For the first time under the big top seven tightrope walkers perform together, seven singular and remarkable high wire virtuosos. Besides demonstrating feats of technical excellence, they deliver a choreographed routine in the air, their bodies singing a seven-part harmony, sensitive and poetic. The performance is part autobiographical. Antoine Rigot introduces the act into the ring and remains grounded. The master of the tightrope fell six years ago, and it is his story that they recount now. Held in suspense we watch their every move, transfixed by what this high wire dance tells us of our life journeys, light and so fragile, beset by danger and desire…

Tented circus show for 7 tightwire walkers and 3 musicians directed by Antoine Rigot
funambule, tightrope walker, from the Latin ” funis – ambulare “, ” rope – to walk without aim “

“Someone dreamed one day of this impossible act- if it existed, it would be magic…I tasted this magic, fell in love and have made it my art – my life´s art. Life is a mystery; after twenty years spent perfecting my agility, a terrible accident stopped me in my tracks. Abrupt and irreversible. When one year later I began to find again my own two feet, the first inklings of balance reappeared. The goal became learning to walk again, responding to that vital need, to set out on the road, to be a “funambule of life”.

In working with younger tightwire walkers, and sharing this passion, hidden sensations have come back to me- sensations I had thought long-forgotten…

Together, today, we have created a show exploring the emotions, obstacles and challenges we find scattered throughout life.  A poetic evocation of the path along which each of us walk.

This twelve-millimetre steel cable that we´ve chosen for our stage traces a very narrow path, suspended under the circus tent.  When we dance on it, it vibrates. That vibration becomes the connection between tightrope walker and audience. This is our language – terribly fragile, a flirtation with impossibility- maybe a passage between the dream world and reality.  It´s the game of balance, the language of tightrope walkers.”
Antoine Rigot

Cie Moglice – Von Verx (FR): I look up, I look down
August 20 – 23, 9pm

A stage. A cliff. Made of metal. A vertical block which sits there, abstract in its geometry, the only reason for its existence being to furnish a surface, without depth nor background, even if one imagines that at the top there is indeed headland stretching away to new horizons. But what counts is the flat vertical plane – pure smooth perfection – on this sheer cliff. An empty block, itself sitting in the emptiness.

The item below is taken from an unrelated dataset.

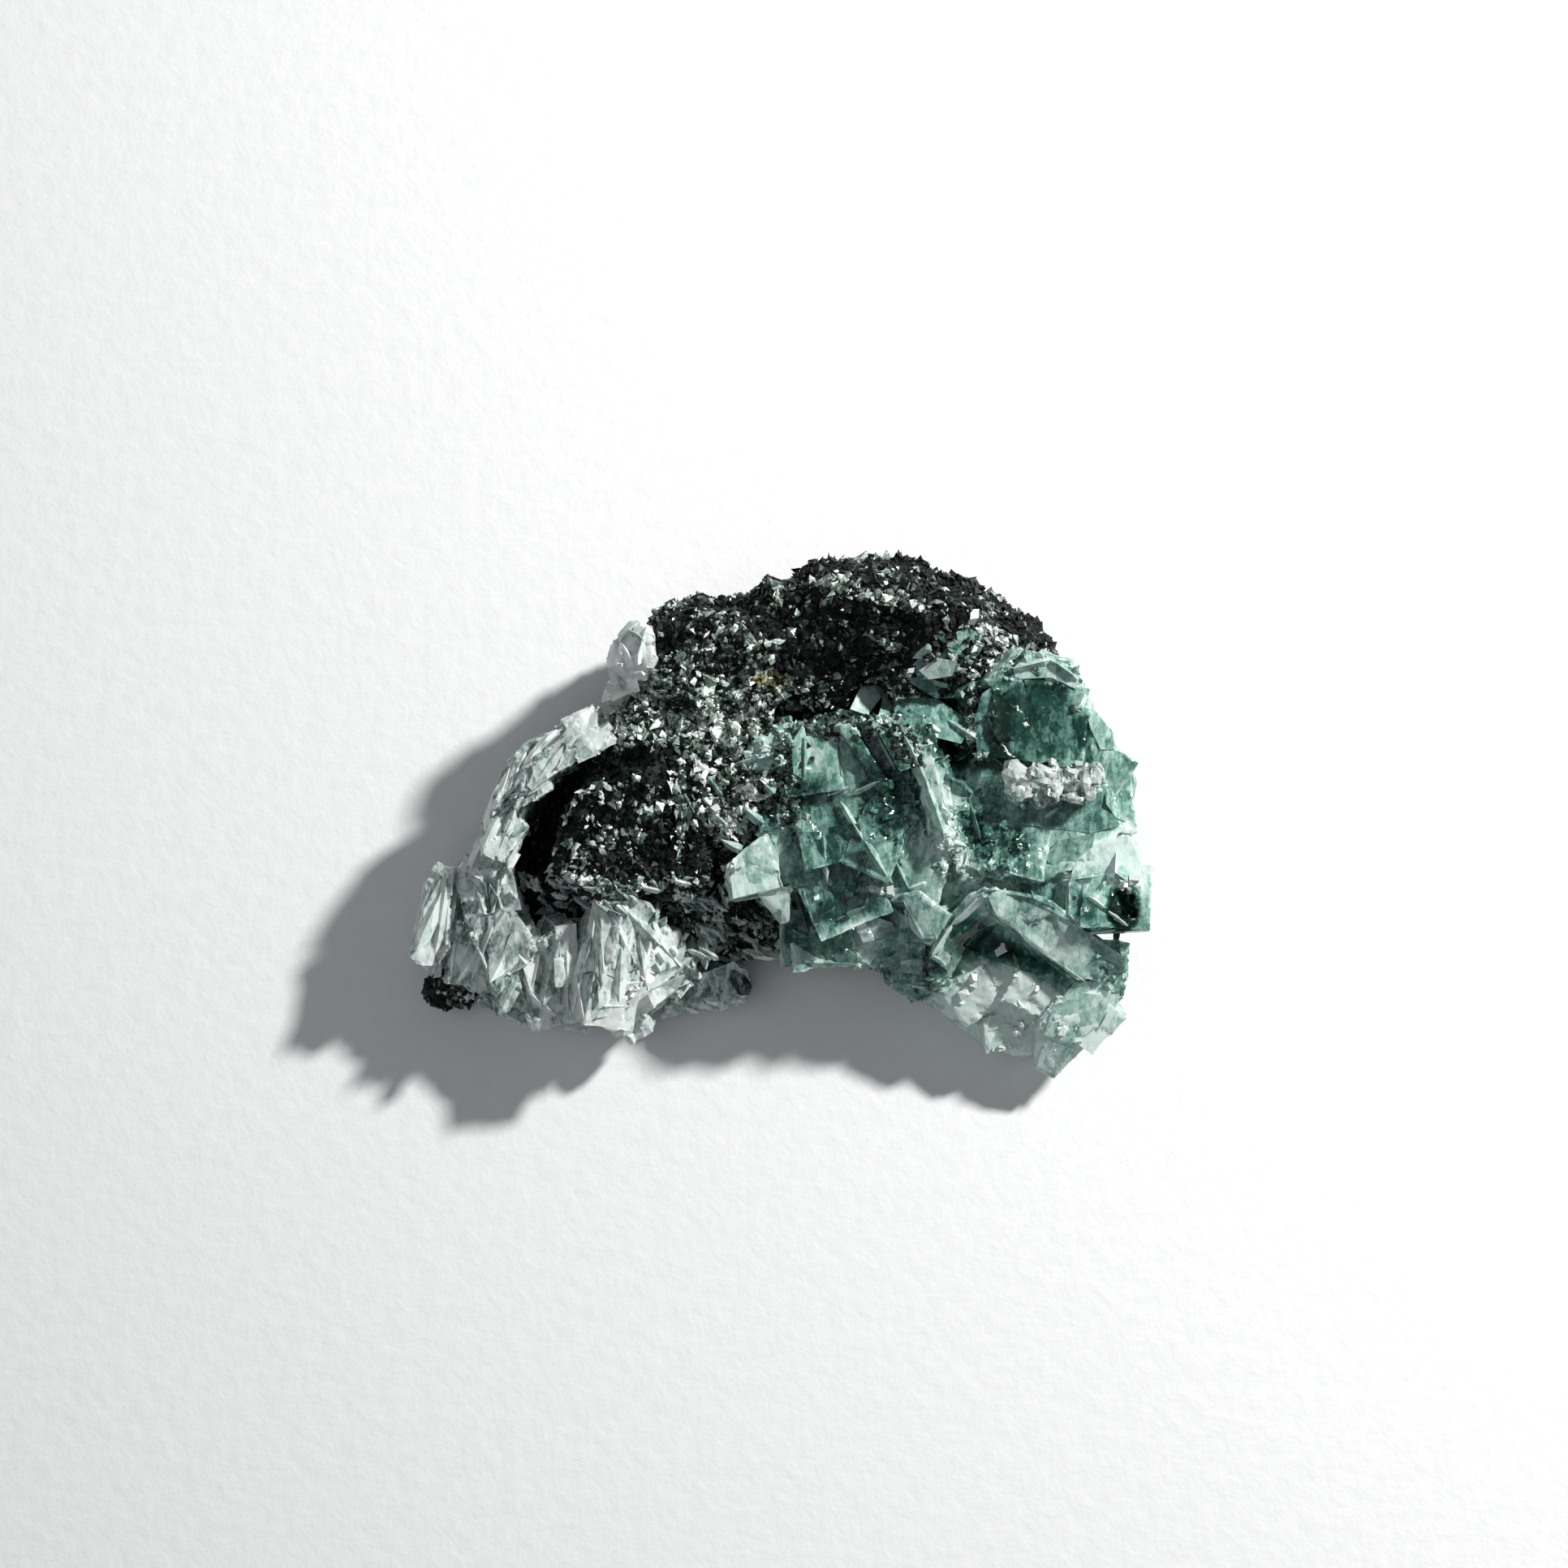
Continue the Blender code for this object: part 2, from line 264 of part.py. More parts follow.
# What is cut out of the rock
PIT_BLOCKS = {
    "crevice": [
        (-16.2, 5.6, 20.0), (-19.4, 2.4, 20.0), (-21.2, -1.6, 20.0), (-21.6, -5.2, 20.0), (-18.4, -5.0, 20.0),
        (-18.0, -1.6, 20.0), (-16.2, 2.4, 20.0), (-16.6, 4.4, 7.4), (-20.4, -1.8, 6.4), (-20.4, -4.8, 7.4),
        (-19.0, -4.6, 7.4), (-17.0, 2.0, 7.4)],
    "hole": [
        (14.8, 12.9, 24.0), (16.8, 12.9, 24.0), (16.8, 11.4, 24.0), (14.8, 11.2, 24.0), (15.2, 12.5, 14.0),
        (16.3, 12.5, 14.0), (16.3, 11.8, 14.0), (15.2, 11.8, 14.0)],
    "front_hollow": [
        (-5.2, -7.4, 20.0), (-1.4, -7.6, 20.0), (-1.0, -11.0, 20.0), (-4.8, -11.0, 20.0), (-4.6, -7.8, 7.6),
        (-2.0, -8.0, 7.0), (-1.6, -10.4, 5.6), (-4.4, -10.4, 5.8)],
    "top_groove": [
        (6.0, 15.2, 26.0), (11.6, 13.4, 26.0), (11.2, 12.6, 26.0), (5.6, 14.2, 26.0), (6.6, 14.6, 18.4),
        (10.6, 13.2, 18.2)],
}

# What is cut out of the green crystals
NOTCH_BLOCKS = {
    "knob_pit": [
        (26.2, -6.0, 18.0), (28.2, -6.0, 18.0), (28.4, -8.6, 18.0), (26.6, -8.8, 18.0), (26.7, -6.5, 9.6),
        (27.8, -6.5, 9.6), (27.9, -8.2, 9.6), (27.0, -8.3, 9.6)],
    "plate_gap": [
        (17.0, -8.5, 11.4), (19.6, -10.6, 10.6), (23.2, -13.0, 9.0), (21.6, -13.2, 8.6), (16.2, -11.6, 9.8),
        (14.0, -10.2, 10.4), (17.4, -8.7, 8.2), (20.0, -11.2, 7.2), (15.4, -10.8, 7.4)],
    "shoulder_hollow": [
        (14.6, 7.2, 22.0), (16.4, 8.0, 22.0), (18.0, 5.4, 22.0), (16.0, 3.4, 22.0), (13.8, 4.4, 22.0),
        (15.4, 6.4, 14.6), (16.4, 5.0, 14.2), (15.0, 4.8, 14.6)],
    "middle_hollow": [
        (9.6, 2.4, 22.0), (11.6, 2.8, 22.0), (11.8, -2.6, 22.0), (10.4, -3.0, 22.0), (10.2, 1.6, 13.8),
        (11.2, 1.8, 13.8), (11.4, -2.0, 13.6)],
}


def clear_scene():
    for old in list(bpy.data.objects):
        bpy.data.objects.remove(old)


def new_collection(name):
    group = bpy.data.collections.new(name)
    bpy.context.scene.collection.children.link(group)
    return group


def new_material(name, colour, roughness, transmission=0.0):
    material = bpy.data.materials.new(name)
    material.use_nodes = True
    shader = material.node_tree.nodes["Principled BSDF"]
    shader.inputs["Base Color"].default_value = (*colour, 1.0)
    shader.inputs["Roughness"].default_value = roughness
    shader.inputs["Metallic"].default_value = 0.0
    shader.inputs["Transmission Weight"].default_value = transmission
    return material


def skin(name, points, group, margin=0.0):
    """The convex block round the points, grown by the margin on every side."""
    corners = []
    for point in points:
        if margin:
            corners += [Vector(point) + margin * Vector(step) for step in product((-1, 1), repeat=3)]
        else:
            corners.append(Vector(point))
    mesh = bpy.data.meshes.new(name)
    block = bmesh.new()
    for corner in corners:
        block.verts.new(corner * MM)
    hull = bmesh.ops.convex_hull(block, input=list(block.verts))
    inside = [item for item in hull["geom_interior"] if isinstance(item, bmesh.types.BMVert)]
    bmesh.ops.delete(block, geom=inside, context="VERTS")
    loose = [corner for corner in block.verts if not corner.link_faces]
    bmesh.ops.delete(block, geom=loose, context="VERTS")
    bmesh.ops.recalc_face_normals(block, faces=list(block.faces))
    block.to_mesh(mesh)
    block.free()
    part = bpy.data.objects.new(name, mesh)
    group.objects.link(part)
    hide(part)
    return part


def cube(name, centre, edges, turns, group, margin=0.0):
    """A crystal cube, turned in degrees about X, Y and Z."""
    mesh = bpy.data.meshes.new(name)
    block = bmesh.new()
    bmesh.ops.create_cube(block, size=1.0)
    bmesh.ops.scale(block, vec=[(edge + 2 * margin) * MM for edge in edges], verts=block.verts)
    block.to_mesh(mesh)
    block.free()
    part = bpy.data.objects.new(name, mesh)
    part.location = Vector(centre) * MM
    part.rotation_euler = [radians(turn) for turn in turns]
    group.objects.link(part)
    hide(part)
    return part


def rim_prisms():
    """The splintery prisms of the left rim, leaning this way and that."""
    prisms = {}
    for number in range(RIM_PRISMS):
        way = number / (RIM_PRISMS - 1)
        stretch = min(int(way * (len(RIM_LINE) - 1)), len(RIM_LINE) - 2)
        share = way * (len(RIM_LINE) - 1) - stretch
        start = Vector(RIM_LINE[stretch])
        end = Vector(RIM_LINE[stretch + 1])
        spot = start.lerp(end, share)
        along = degrees(atan2(end.y - start.y, end.x - start.x))
        top = RIM_TOP_START + way * (RIM_TOP_END - RIM_TOP_START) + 0.5 * sin(2.6 * number)
        turns = (9.0 * sin(2.1 * number), 8.0 * cos(1.7 * number), along + 90.0 + 16.0 * sin(1.3 * number))
        centre = (spot.x, spot.y, top - 0.5 * RIM_PRISM_EDGES[2])
        prisms[f"rim_prism_{number}"] = (centre, RIM_PRISM_EDGES, turns)
    return prisms


def hide(part):
    part.hide_render = True
    part.display_type = "WIRE"


def blocks_in(name, blocks, cubes, margin=0.0):
    """All the blocks and cubes of one crystal mass, in a collection of their own."""
    group = new_collection(name)
    for block_name, points in blocks.items():
        skin(f"{name}_{block_name}", points, group, margin)
    for cube_name, (centre, edges, turns) in cubes.items():
        cube(f"{name}_{cube_name}", centre, edges, turns, group, margin)
    return group


def combine(part, group, operation):
    change = part.modifiers.new(operation.lower(), "BOOLEAN")
    change.operation = operation
    change.solver = "EXACT"
    change.operand_type = "COLLECTION"
    change.collection = group


def settle(part):
    """Puts the result of the part's modifiers into its mesh."""
    view = bpy.context.evaluated_depsgraph_get()
    mesh = bpy.data.meshes.new_from_object(part.evaluated_get(view))
    part.modifiers.clear()
    part.data = mesh


def keep_largest(part):
    """Drops the chips that the cuts have left loose."""
    body = bmesh.new()
    body.from_mesh(part.data)
    waiting = set(body.faces)
    largest = []
    while waiting:
        shell = [waiting.pop()]
        for face in shell:
            for edge in face.edges:
                for neighbour in edge.link_faces:
                    if neighbour in waiting:
                        waiting.discard(neighbour)
                        shell.append(neighbour)
        if len(shell) > len(largest):
            largest = shell
    kept = set(largest)
    bmesh.ops.delete(body, geom=[face for face in body.faces if face not in kept], context="FACES")
    body.to_mesh(part.data)
    body.free()


def crystal_mass(name, blocks, cubes, group, material, notches=None):
    """Blocks and cubes that grew together, joined in one solid."""
    pieces = blocks_in(f"{name}_blocks", blocks, cubes)
    first = pieces.objects[0]
    part = bpy.data.objects.new(name, first.data.copy())
    group.objects.link(part)
    pieces.objects.unlink(first)
    combine(part, pieces, "UNION")
    if notches:
        combine(part, blocks_in(f"{name}_notches", notches, {}), "DIFFERENCE")
    settle(part)
    keep_largest(part)
    part.data.materials.clear()
    part.data.materials.append(material)
    return part


def roughen(part):
    """Turns the joined blocks into one rock surface with lumps and coarse grains."""
    remesh = part.modifiers.new("one_surface", "REMESH")
    remesh.mode = "VOXEL"
    remesh.voxel_size = VOXEL * MM
    for name, kind, size, height in (
            ("lumps", "CLOUDS", LUMP_SIZE, LUMP_HEIGHT), ("grains", "VORONOI", GRAIN_SIZE, GRAIN_HEIGHT)):
        texture = bpy.data.textures.new(name, kind)
        texture.noise_scale = size * MM
        push = part.modifiers.new(name, "DISPLACE")
        push.texture = texture
        push.texture_coords = "GLOBAL"
        push.strength = height * MM
        push.mid_level = 0.5
    thin = part.modifiers.new("facets", "DECIMATE")
    thin.ratio = ROCK_KEEP


def rock_mass(name, group, material):
    """The matrix, with room for the crystals and a flat underside."""
    pieces = blocks_in(f"{name}_blocks", ROCK_BLOCKS, {})
    first = pieces.objects[0]
    part = bpy.data.objects.new(name, first.data.copy())
    group.objects.link(part)
    pieces.objects.unlink(first)
    combine(part, pieces, "UNION")
    settle(part)
    roughen(part)
    settle(part)
    clear_cubes = CLEAR_CUBES | rim_prisms()
    room = blocks_in(f"{name}_green_room", GREEN_BLOCKS, GREEN_CUBES, CLEARANCE)
    for extra in (
            blocks_in(f"{name}_clear_room", CLEAR_BLOCKS, clear_cubes, CLEARANCE),
            blocks_in(f"{name}_knob_room", KNOB_BLOCKS, {}, CLEARANCE),
            blocks_in(f"{name}_pits", PIT_BLOCKS, {})):
        for piece in list(extra.objects):
            room.objects.link(piece)
    below = cube("below", (0.0, 0.0, -0.5 * DEPTH), (2 * LENGTH, 2 * DEPTH, DEPTH), (0, 0, 0), room)
    below.name = f"{name}_below"
    combine(part, room, "DIFFERENCE")
    settle(part)
    keep_largest(part)
    part.data.materials.clear()
    part.data.materials.append(material)
    return part


def build():
    clear_scene()
    specimen = new_collection("fluorite_specimen")
    green = new_material("green_fluorite", (0.30, 0.50, 0.42), 0.15, 0.6)
    clear = new_material("clear_fluorite", (0.78, 0.84, 0.81), 0.12, 0.8)
    knob = new_material("knob_fluorite", (0.74, 0.83, 0.79), 0.12, 0.8)
    rock = new_material("matrix", (0.06, 0.07, 0.065), 0.6)
    crystal_mass("green_fluorite", GREEN_BLOCKS, GREEN_CUBES, specimen, green, NOTCH_BLOCKS)
    crystal_mass("clear_fluorite", CLEAR_BLOCKS, CLEAR_CUBES | rim_prisms(), specimen, clear)
    crystal_mass("knob_fluorite", KNOB_BLOCKS, {}, specimen, knob)
    rock_mass("matrix", specimen, rock)


build()
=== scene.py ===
"""The looks of a fluorite specimen: green and colourless crystals on a dark granular matrix.

Lengths are in millimetres and become metres where a mesh is made. X and Y are as in the model, +Z is up.
"""
from itertools import product
from math import cos, radians, sin

import bmesh
import bpy
import numpy as np
from mathutils import Matrix, Vector
from mathutils.bvhtree import BVHTree


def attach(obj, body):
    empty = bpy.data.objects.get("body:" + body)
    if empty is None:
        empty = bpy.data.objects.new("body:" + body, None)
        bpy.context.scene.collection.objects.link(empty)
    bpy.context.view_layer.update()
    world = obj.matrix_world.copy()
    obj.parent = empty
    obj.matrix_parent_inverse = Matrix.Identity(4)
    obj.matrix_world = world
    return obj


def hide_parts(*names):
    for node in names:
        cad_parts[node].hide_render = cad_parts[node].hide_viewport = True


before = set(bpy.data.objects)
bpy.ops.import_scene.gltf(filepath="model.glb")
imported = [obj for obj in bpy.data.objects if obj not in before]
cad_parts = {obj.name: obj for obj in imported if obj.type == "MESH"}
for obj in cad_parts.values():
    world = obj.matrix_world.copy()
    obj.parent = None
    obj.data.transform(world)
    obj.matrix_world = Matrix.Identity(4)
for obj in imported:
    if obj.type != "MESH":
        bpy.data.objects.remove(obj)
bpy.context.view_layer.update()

MM = 0.001

# The photograph's frame and view
FRAME_WIDTH = 125.6
FRAME_MIDDLE = Vector((0.1, 2.5, 10.0))
VIEW_DISTANCE = 290.0
VIEW_ELEVATION = 86.0

# The key light comes from the upper right of the photograph
KEY_TURN = 36.0
KEY_ELEVATION = 38.0
KEY_DISTANCE = 420.0
KEY_SIZE = 36.0
KEY_POWER = 3.5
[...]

In I look up, I look down, Chloé Moglia and Mélissa Von Vépy occupy this stark space, the only dramatic art being the game they invent to defy the void – to find ways of overcoming the vertiginous shock of this sheer drop and to be reunited with the ground, only to look back at the summit they fled from and to experiment new methods of returning to it.

It seems very simple, but the game becomes so dense in the space of time, in the stretching of each moment of suspension, in the sensuality of the bodies battling against the harsh dryness of the cliff, that the circus performance is lived prodigiously, without the least showing-off of virtuosity. I look up, I look down is circus, it belongs to the circus yet also detaches itself from this sphere and enters another form close to dance – poetry transposed into physical form. It’s a small jewel, chiseled by two young performance artists, 1999 graduates from the Centre National des Arts du Cirque in Châlons-en-Champagne, France. I look up, I look down is their fourth show, and the complicity which reunites Chloé Moglia and Mélissa Von Vépy plays a large part in the flavour of the piece. Their complicity shows; in their relationship with the looming cliff, they would be nothing without each other. In their generosity to help the other, to offer a foothold or an anchor in the shape of their own bodies, there lies a humane dimension which overrides the sacred aura of their technical skill, strips it of the over-fascination it might wield on us and transforms the space into a tactile world – senses alert and nerves on edge. There is also a gentle touch of metaphysical circus, all the more so since Chloé Moglia and Mélissa Von Vépy have nourished their work with the texts of Jankélévitch (and also from his lectures recorded at the Sorbonne University of Paris) on the perception of the void, “between fear and fascination, on the border of dangerous and absurd, in unstable equilibrium.”

Décalages (CZ/FR): Posedlost (Obsession)
August 25 a 26, 9pm

Man, Woman, Obsession …Tragic and comic performance blending theatre, dance and aerial acrobatics on the rope wall. For its first independent project, the ensemble Décalages invited the Russian director Irina Andreeva. This project is truly international: the Russian-Czech-French team rehearsed not only in the Czech Republic, but also in France.

Obsession examines the extreme limits of the relationship between man and woman, the need to control, submit, transform, resist, approach, possess, share, be alone, be together …

Among other things, this performance tells of the impossibility of definite judgement of human behavior. We try to grasp and discover the basis of human acts, whether or not they are within the limits of the law. We don’t want to give definitions, but rather to pose questions.
The production uses new and original techniques and procedures combining acrobatics with acting, dance and object theatre. None of that, however, is routine. Everything is consciously presented with artistic and technological inventiveness.

To find the right effect and image, we experimented with miles of ropes, tons of old newspapers and dozens of wooden boards to create a purely functional set that lets the audience to immerse itself in the depths of the performed stories.